Едва мы вышли из кареты, как были окружены мальчишками, и, по мере того как мы останавливались у магазинов, их толпа вокруг нас продолжала расти. Дошло до того, что многие влезали на балюстрады магазинов, чтобы лучше нас видеть. Бедная тетка, возбужденная производимым ею эффектом, превзошла себя в своих нелепых выходках, покупая все самое модное и дорогое, и при этом громко приказывала своему секретарю не торговаться, так как ей противна эта мужицкая привычка. Она упрашивала меня и принцессу Флору выбирать все, что нам понравится, и осыпала нас подарками.
Любопытству уличных мальчишек не было предела. К ним присоединились зеваки, которые не отходили от нас, чтобы не пропустить ничего интересного, что могло бы послужить материалом для газетных сплетен.
Принцессе Флоре вдруг пришло в голову обратиться к одному из преследовавших нас зевак:
– А вы знаете, кто эта дама? Это польская королева.
Она сама совершенно не ожидала того эффекта, которые произвели ее слова: толпа вмиг заполнила магазин, окружила нас со всех сторон и так стиснула, что мы едва не задохнулись. Поднялась неописуемая суматоха.
К счастью, хозяин магазина, заметив тщетные попытки наших слуг расчистить выход из магазина, вывел нас на улицу через потайную дверь, а тетка, не зная ничего о выходке принцессы Флоры, все время повторяла: «О да, некоторые особы не могут безнаказанно появляться на публике».
Так как мы решили осмотреть в Париже все, то посетили и ателье художников, где мне более всего понравились картины жанровые, отличавшиеся необыкновенной грациозностью; но воспитанная своим свекром на поклонении итальянской школе, я удивляюсь, почему французские художники, имея перед собой великолепные образцы, сделали такие ничтожные успехи или, правильнее сказать, не сделали никаких. В их картинах не было ничего великого, благородного, смелого. Правда, в произведениях молодых художников было меньше манерности, чем у Буше и Ван Лоо, но в то же время здесь не было видно ни тщательности рисунка Лесюэра, ни широкой кисти Пуссена, ни колорита Лебрена.
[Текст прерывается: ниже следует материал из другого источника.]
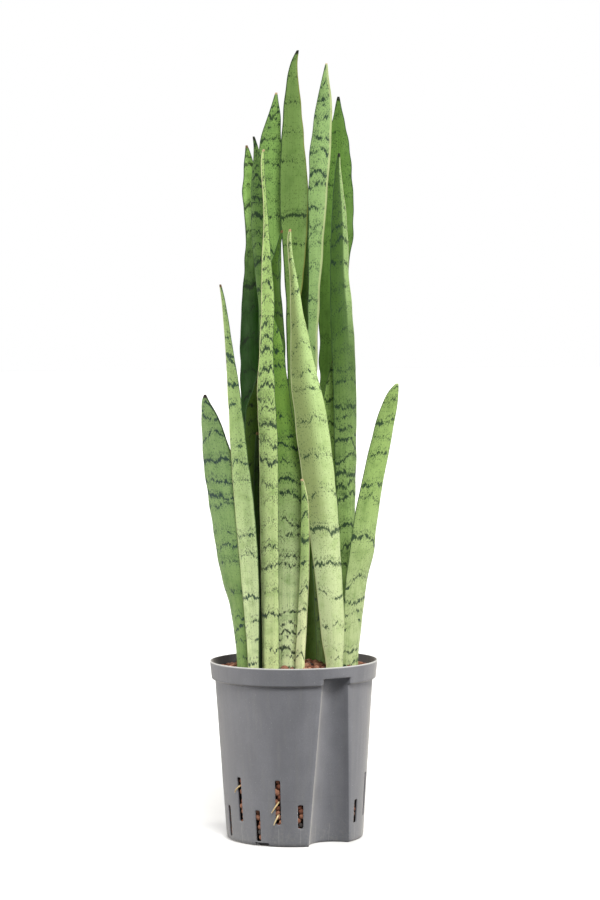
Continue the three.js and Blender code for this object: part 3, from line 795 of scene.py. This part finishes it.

При взгляде на картины молодых французских художников казалось, что все гениальное вышло из моды! Новая школа с презрением относилась к великим мастерам. Один Давид придерживался классической школы, но мертвенный колорит очень вредил точности его рисунка, придавая его картинам характер барельефов.
Мне кажется, картиной, обеспечившей Давиду бессмертие, является исторический портрет Наполеона, изображающий его при переходе через Сен-Бернар во главе армии, пробирающейся по ущельям, причем император изображен спокойно сидящим на гарцующем коне. Окончив свою «Дидону», Жироде должен был бы умереть, так как ни одно из его произведений не может сравниться с этой небольшой картиной. Правда, Эней несколько деревянный, ему не хватает живости, но по нему только скользишь взглядом, так как вся прелесть заключается в двух женщинах.
Жерар написал несколько великолепных портретов, он превосходен в этой области, но, чересчур увлекаясь выпиской деталей и тщательным воспроизведением кашемировых шалей и ажурных чулок, он отдает этим дань современному вкусу. Изображая на своих картинах придворные костюмы, богато вышитые золотом и отделанные кружевами, локоны, платья с короткими талиями, он придет к тому, что его картины рано или поздно выйдут из моды. Настоящий же художник должен рисовать так, чтобы его портреты были в то же время и картинами.